Un rappel: les transactions d'actions qui leur sont reprochées remontent à la mi-décembre 2005, dans les trois jours après qu'ils eurent appris la mort d'un bambin américain des suites de l'ingestion de petits aimants provenant d'un jouet d'une filiale de Mega Brands, Rose Art, acquise quelques mois plus tôt.

Mais hier, devant le Bureau de décision et de révision qui est le tribunal administratif du Québec en matière boursière et financière, les avocats des dirigeants de Mega Brands ont critiqué l'enquêteur de l'AMF pour avoir fondé ses soupçons sur les commentaires faits beaucoup plus tard par des dirigeants de Rose Art, alors qu'ils étaient en litige juridique avec Mega Brands concernant le prix final d'acquisition.

Contre-interrogatoire

Aussi, au cours de leur contre-interrogatoire de l'enquêteur de l'AMF, les avocats des dirigeants de Mega Brands ont suggéré qu'il n'aurait pas consulté des «experts» de l'industrie du jouet pour déterminer les dommages potentiels à l'entreprise, au moment des premières informations sur la mort du bambin américain en décembre 2005.

Selon Raynald Langlois, avocat principal des dirigeants de Mega Brands, une telle évaluation externe aurait été importante pour étayer les motifs présumés de ses clients lors de leurs transactions de milliers d'actions à la mi-décembre 2005.

Car à ce moment-là, selon l'avocat, les informations sur les circonstances de la mort du bambin auraient été trop incomplètes pour que les dirigeants de Mega Brands puissent évaluer son «impact matériel» sur l'entreprise et en fassent une déclaration publique, comme l'exige la réglementation boursière.

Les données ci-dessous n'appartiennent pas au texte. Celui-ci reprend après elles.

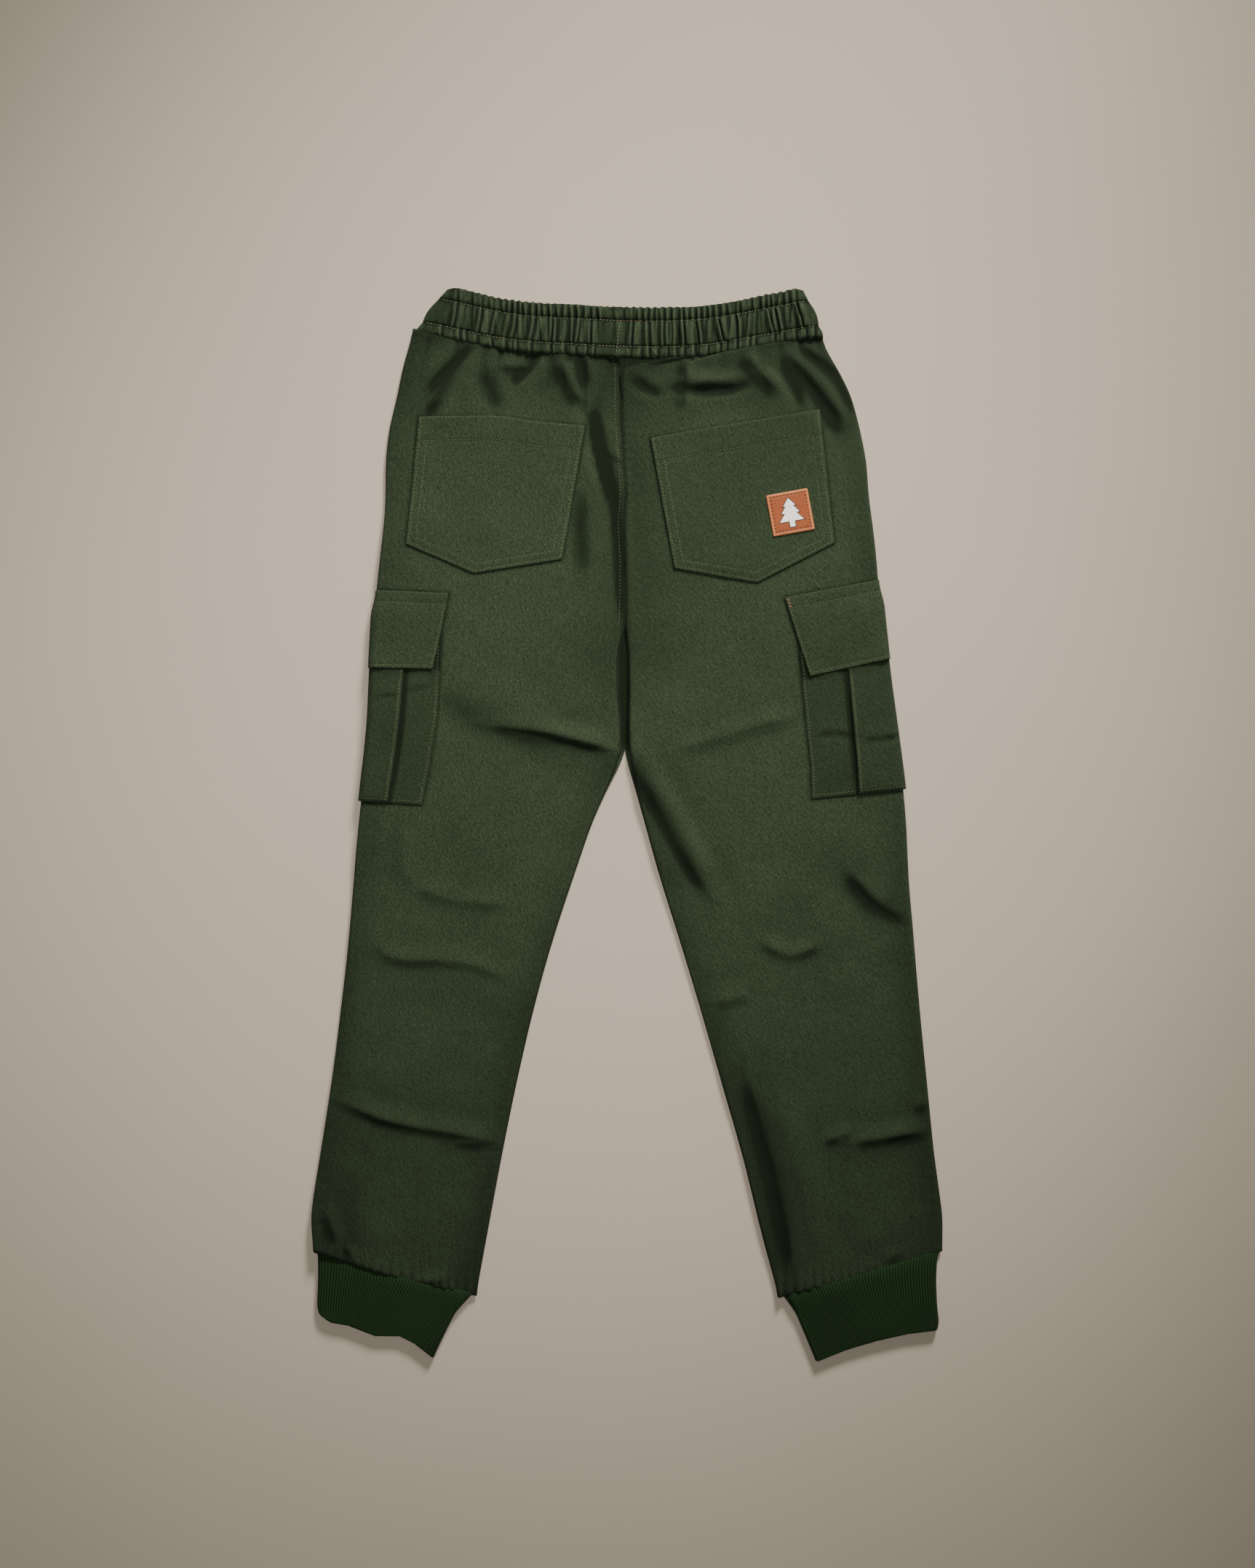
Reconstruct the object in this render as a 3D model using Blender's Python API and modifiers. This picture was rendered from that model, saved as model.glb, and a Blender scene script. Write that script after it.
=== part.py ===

Par conséquent, il serait «erroné» de la part de l'AMF de les accuser de délits d'initiés parce qu'ils ont exercé une partie de leurs options d'achats d'actions dans les jours suivants.

Selon l'AMF, les quatre dirigeants de Mega Brands ont alors obtenu au moins 245 000 actions à très bas prix avant de les revendre rapidement en Bourse de deux à sept fois leur coût d'obtention.

Ces transactions se sont avérées ensuite très opportunes pour les quatre dirigeants de Mega Brands, parce qu'au cours des mois et des deux années suivantes, la valeur boursière de la société a été très touchée par les conséquences d'affaires de cet incident mortel lié à un jouet de sa nouvelle filiale.

Avec ces accusations de délits d'initiés, l'AMF réclame aux dirigeants de Mega Brands des amendes et des restitutions de gains présumés illégaux qui pourraient atteindre 6,5 millions.

C'est la plus importante réclamation pour délits d'initiés jamais inscrite à ce jour par les régulateurs boursiers au Québec.

Sans fondement

Mais pour les avocats des accusés, ces accusations de délits d'initiés pour les transactions d'actions survenues à la mi-décembre 2005 seraient sans fondement. Elles auraient néanmoins causé des «préjudices énormes» pour les dirigeants de Mega Brands, leur valant aussi une «perception publique d'avoir trahi les investisseurs».

L'audience réglementaire doit se poursuivre plusieurs jours devant un groupe de trois membres du Bureau de décision et révision, qui est dirigé par Alain Gélinas.

À la Bourse de Toronto, hier, l'action de Mega Brands a connu une baisse de 0,9%, à 8,20$, à contre-courant d'un gain de 1% de l'indice de marché S&P/TSX et d'un léger gain de l'indice sectoriel de la consommation discrétionnaire.

Autour de 8$, l'action de Mega Brands cote presque à la moitié de sa valeur d'il y a un an.